Subnational locations would be taken care of in project data, ideally (can’t wait to test the auto-coder from OpenAg!). So you’d use the geolocation data to identify projects that meet your geo criteria, then assume the documents will be relevant (rather than identifying projects via documents).

@Matt

very cool! Maybe it can be made collapsible e.g. give a taste and click to see the rest - in case adding documents really takes off and projects have hundreds!

1 Like

… A hidden aspect of document links could be that it’s feasible for a publisher to create a very basic IATI activity (just observing the minimum for the schema) and then add narrative, budget, results and conditions (for example) as PDFs … the IATI Document Category codes would support this.

Would people consider that against the spirit of IATI , or welcome transparency?

(side note: apparently, PDF is now 3-star open data - via @rory_scott @andylolz)

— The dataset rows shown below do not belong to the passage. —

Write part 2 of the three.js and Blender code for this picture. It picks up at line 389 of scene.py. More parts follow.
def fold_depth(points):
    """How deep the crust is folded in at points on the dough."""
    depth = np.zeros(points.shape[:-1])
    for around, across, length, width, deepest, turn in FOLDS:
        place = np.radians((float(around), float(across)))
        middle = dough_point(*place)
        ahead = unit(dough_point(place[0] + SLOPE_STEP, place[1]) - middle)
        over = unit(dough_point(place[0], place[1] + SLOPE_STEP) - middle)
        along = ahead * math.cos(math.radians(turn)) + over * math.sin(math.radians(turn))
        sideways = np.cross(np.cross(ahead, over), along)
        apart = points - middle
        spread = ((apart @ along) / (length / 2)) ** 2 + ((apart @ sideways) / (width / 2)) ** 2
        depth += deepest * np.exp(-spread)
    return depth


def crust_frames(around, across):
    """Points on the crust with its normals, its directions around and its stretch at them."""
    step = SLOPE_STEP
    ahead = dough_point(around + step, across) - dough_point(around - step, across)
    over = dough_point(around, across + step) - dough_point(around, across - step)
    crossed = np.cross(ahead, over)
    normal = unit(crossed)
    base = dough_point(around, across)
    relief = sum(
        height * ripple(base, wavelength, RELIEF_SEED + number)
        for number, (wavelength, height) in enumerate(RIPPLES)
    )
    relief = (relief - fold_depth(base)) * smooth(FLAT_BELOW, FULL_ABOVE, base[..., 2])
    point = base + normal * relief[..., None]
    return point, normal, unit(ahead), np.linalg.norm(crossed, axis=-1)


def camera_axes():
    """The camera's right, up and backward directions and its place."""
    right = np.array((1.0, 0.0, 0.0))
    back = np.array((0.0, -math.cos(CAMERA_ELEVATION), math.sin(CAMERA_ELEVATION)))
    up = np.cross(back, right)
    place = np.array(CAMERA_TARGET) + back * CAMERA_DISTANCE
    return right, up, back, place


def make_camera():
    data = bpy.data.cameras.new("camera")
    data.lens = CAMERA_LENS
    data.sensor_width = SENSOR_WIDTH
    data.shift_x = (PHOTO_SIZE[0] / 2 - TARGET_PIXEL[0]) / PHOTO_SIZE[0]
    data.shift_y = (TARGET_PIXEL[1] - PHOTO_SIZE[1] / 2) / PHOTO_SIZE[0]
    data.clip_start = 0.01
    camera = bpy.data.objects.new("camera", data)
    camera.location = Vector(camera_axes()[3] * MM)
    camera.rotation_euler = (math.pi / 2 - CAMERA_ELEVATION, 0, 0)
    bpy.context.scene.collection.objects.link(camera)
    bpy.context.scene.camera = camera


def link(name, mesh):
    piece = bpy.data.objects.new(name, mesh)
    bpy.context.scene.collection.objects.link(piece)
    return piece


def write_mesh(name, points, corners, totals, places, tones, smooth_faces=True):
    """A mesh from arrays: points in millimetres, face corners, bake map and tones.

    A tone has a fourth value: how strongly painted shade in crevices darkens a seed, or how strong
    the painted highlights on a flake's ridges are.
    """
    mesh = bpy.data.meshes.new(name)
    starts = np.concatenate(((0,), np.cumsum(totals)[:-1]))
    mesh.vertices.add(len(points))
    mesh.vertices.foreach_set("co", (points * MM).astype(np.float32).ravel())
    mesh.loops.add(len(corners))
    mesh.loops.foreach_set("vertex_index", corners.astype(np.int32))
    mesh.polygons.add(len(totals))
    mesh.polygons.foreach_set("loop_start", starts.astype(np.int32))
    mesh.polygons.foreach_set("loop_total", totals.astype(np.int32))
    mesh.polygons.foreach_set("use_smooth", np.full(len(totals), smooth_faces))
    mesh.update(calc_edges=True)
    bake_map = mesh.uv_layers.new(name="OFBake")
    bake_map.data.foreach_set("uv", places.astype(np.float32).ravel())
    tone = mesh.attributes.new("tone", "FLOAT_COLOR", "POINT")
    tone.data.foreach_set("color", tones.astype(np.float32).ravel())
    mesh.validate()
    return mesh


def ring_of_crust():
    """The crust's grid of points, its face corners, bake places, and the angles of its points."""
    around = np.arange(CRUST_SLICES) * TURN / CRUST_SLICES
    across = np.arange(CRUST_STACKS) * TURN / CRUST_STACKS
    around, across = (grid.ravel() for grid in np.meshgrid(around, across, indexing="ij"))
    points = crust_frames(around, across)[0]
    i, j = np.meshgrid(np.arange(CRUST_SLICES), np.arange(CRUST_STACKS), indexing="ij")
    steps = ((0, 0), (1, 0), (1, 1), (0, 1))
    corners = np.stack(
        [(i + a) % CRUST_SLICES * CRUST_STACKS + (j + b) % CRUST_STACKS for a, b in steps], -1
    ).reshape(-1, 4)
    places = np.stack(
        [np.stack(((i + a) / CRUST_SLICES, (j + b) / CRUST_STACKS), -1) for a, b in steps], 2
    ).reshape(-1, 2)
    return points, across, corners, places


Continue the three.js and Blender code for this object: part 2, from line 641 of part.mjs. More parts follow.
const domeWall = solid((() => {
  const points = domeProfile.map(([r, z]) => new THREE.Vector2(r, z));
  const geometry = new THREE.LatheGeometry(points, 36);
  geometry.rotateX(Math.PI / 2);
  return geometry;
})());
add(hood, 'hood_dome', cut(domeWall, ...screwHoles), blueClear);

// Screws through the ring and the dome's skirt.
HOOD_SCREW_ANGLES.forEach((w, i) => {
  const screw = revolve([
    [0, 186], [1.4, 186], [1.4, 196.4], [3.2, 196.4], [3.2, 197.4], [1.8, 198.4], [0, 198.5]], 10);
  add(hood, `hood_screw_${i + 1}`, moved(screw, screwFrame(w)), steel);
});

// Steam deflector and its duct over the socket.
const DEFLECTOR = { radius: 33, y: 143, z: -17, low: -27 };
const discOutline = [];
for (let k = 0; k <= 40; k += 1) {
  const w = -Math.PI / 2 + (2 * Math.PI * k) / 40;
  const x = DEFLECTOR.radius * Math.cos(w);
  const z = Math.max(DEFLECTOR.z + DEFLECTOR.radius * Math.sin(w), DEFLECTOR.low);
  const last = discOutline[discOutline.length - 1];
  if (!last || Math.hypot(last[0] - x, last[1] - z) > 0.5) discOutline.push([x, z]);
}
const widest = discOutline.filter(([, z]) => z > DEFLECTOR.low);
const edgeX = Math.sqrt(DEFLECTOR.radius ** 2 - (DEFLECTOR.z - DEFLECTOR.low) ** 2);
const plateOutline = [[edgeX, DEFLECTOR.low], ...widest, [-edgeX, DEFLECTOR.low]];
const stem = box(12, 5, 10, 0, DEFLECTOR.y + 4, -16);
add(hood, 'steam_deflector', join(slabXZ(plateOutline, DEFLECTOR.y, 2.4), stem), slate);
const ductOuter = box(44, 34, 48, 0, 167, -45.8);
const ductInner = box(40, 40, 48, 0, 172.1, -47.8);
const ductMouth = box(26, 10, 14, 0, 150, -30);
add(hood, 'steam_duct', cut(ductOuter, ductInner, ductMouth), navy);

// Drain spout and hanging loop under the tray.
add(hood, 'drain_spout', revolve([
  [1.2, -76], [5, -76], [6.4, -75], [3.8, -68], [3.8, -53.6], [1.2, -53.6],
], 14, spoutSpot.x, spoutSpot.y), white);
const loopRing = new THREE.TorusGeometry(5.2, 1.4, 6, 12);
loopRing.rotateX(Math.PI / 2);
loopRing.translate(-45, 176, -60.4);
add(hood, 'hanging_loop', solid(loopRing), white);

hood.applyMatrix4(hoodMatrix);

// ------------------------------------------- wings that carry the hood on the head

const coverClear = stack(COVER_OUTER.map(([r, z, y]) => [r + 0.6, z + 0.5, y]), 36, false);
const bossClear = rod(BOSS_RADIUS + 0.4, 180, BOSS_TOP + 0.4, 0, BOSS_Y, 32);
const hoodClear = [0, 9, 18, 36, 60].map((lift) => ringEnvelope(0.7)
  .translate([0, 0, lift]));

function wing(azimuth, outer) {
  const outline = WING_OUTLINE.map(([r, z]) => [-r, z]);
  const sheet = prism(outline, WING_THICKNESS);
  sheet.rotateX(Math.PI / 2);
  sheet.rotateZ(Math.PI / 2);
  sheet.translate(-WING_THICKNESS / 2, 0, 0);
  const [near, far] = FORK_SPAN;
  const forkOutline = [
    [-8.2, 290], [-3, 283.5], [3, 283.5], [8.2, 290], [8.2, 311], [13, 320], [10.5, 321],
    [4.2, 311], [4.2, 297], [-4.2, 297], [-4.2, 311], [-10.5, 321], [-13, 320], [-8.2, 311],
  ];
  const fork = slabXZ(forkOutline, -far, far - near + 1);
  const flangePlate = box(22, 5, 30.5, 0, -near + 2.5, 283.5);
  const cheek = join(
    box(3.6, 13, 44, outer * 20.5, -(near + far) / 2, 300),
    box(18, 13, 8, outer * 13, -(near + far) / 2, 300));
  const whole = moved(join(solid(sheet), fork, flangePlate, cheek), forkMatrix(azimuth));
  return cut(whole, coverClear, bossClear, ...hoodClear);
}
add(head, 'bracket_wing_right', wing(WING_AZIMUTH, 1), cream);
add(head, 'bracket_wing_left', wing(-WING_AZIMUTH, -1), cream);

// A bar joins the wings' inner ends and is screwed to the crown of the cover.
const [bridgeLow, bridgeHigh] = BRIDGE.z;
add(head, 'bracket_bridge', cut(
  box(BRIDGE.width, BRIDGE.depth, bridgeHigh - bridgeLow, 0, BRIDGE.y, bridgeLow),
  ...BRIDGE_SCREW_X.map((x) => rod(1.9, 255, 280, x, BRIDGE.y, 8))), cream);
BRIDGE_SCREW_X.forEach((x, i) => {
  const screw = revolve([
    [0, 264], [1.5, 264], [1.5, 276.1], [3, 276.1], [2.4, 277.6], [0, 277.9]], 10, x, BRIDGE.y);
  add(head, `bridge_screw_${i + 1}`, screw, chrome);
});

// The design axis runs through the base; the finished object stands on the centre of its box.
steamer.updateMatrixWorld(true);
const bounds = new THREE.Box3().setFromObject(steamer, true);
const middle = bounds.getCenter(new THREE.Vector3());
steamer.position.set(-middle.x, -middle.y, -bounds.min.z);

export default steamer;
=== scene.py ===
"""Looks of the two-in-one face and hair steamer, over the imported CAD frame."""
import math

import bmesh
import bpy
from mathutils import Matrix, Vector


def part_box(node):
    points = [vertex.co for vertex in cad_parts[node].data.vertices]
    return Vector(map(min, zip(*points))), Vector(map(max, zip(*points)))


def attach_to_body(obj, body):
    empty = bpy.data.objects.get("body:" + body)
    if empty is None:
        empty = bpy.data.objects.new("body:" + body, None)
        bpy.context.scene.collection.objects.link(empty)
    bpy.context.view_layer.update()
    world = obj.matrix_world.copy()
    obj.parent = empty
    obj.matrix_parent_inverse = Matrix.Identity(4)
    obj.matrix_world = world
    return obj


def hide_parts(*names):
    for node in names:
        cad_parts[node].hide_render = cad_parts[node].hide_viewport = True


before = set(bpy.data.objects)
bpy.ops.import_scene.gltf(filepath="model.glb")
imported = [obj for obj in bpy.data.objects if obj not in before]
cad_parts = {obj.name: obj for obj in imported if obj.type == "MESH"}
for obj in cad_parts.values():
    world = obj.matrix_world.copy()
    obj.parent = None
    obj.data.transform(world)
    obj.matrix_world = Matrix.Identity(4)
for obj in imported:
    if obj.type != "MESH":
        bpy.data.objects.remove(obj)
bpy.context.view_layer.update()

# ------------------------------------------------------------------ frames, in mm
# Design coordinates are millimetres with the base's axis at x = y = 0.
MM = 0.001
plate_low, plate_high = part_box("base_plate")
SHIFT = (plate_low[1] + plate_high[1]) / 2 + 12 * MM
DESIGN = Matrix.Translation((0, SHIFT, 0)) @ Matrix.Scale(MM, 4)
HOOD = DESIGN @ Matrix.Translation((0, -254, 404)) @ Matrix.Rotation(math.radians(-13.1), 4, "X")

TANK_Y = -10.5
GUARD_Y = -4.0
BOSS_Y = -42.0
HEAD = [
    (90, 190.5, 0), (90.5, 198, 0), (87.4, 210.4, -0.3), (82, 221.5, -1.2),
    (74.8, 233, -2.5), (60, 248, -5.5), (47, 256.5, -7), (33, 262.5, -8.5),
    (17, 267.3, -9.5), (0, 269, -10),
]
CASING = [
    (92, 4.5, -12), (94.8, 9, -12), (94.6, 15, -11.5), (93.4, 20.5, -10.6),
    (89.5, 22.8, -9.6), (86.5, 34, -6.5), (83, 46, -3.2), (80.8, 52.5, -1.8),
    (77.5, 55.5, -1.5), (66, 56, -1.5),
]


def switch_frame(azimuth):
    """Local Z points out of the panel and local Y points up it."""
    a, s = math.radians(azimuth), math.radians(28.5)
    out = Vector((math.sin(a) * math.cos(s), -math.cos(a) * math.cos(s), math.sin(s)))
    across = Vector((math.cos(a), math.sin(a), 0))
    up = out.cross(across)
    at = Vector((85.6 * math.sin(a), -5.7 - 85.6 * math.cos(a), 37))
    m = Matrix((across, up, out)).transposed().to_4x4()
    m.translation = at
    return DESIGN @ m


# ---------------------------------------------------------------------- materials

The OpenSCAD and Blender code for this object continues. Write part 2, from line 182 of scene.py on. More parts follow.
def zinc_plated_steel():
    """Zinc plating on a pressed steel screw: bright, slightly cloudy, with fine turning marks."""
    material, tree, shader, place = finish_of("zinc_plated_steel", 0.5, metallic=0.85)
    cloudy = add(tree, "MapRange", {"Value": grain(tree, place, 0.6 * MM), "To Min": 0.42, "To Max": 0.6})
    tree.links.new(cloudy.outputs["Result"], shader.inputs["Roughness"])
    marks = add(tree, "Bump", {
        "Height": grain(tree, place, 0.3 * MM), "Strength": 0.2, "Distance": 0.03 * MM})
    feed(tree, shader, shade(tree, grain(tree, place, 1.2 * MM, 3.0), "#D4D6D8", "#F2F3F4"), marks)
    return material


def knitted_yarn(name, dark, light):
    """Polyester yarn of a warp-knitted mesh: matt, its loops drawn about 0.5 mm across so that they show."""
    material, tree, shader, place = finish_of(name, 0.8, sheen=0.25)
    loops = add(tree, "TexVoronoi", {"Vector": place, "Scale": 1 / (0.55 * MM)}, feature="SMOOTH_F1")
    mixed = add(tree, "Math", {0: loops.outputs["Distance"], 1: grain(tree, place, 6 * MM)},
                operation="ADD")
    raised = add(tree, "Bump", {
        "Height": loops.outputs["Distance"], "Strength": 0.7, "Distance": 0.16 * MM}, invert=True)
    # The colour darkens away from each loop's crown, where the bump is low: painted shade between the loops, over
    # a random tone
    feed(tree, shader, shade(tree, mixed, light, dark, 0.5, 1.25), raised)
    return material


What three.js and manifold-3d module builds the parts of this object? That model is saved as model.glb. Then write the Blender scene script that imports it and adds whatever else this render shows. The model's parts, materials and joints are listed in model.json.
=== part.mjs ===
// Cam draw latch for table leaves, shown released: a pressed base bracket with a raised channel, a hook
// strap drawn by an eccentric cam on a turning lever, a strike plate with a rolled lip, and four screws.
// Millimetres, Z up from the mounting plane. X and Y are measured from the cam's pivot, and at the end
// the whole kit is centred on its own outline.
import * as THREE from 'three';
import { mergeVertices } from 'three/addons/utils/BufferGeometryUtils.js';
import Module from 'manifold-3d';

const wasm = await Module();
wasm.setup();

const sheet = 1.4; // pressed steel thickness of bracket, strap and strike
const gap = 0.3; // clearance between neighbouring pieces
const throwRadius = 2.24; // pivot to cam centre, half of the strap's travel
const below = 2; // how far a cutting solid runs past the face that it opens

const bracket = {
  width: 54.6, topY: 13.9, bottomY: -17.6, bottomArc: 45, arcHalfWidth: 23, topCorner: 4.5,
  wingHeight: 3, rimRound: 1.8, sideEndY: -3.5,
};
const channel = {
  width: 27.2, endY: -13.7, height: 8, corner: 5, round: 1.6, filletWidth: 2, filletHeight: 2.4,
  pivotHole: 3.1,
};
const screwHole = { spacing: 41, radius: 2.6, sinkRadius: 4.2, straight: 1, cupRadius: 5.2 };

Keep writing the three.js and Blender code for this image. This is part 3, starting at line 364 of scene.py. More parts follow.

@matmaxgeds there’s the option to show/hide various aspects now on the individual project pages, including the list of documents - thanks for the suggestion (useful on pages like this! http://d-portal.org/ctrack.html#view=act&aid=SE-0-SE-6-7100174403-BIH-15150)

2 Likes

@Matt ace, thanks (and nice choice of example project!)

wow

Might be useful to have a count and some indication of the category

+1!

Also found this one interesting, as an example of project with lots and lots of documents. (I came across it in relation to another discussion with @matmaxgeds - related projects reported by GAC and DFID, I want to start a thread on comparing the 3, both in terms of data published and presentation on portal)

@YohannaLoucheur - yes, please start the thread, in addition to our discussion, I think that different different IATI portals showing different data is going to start being a v. serious problem, true for documents, but v. bad for numbers - which is the ‘right one’? Or do you have to start quoting the source portal when telling someone to ‘get it from IATI’.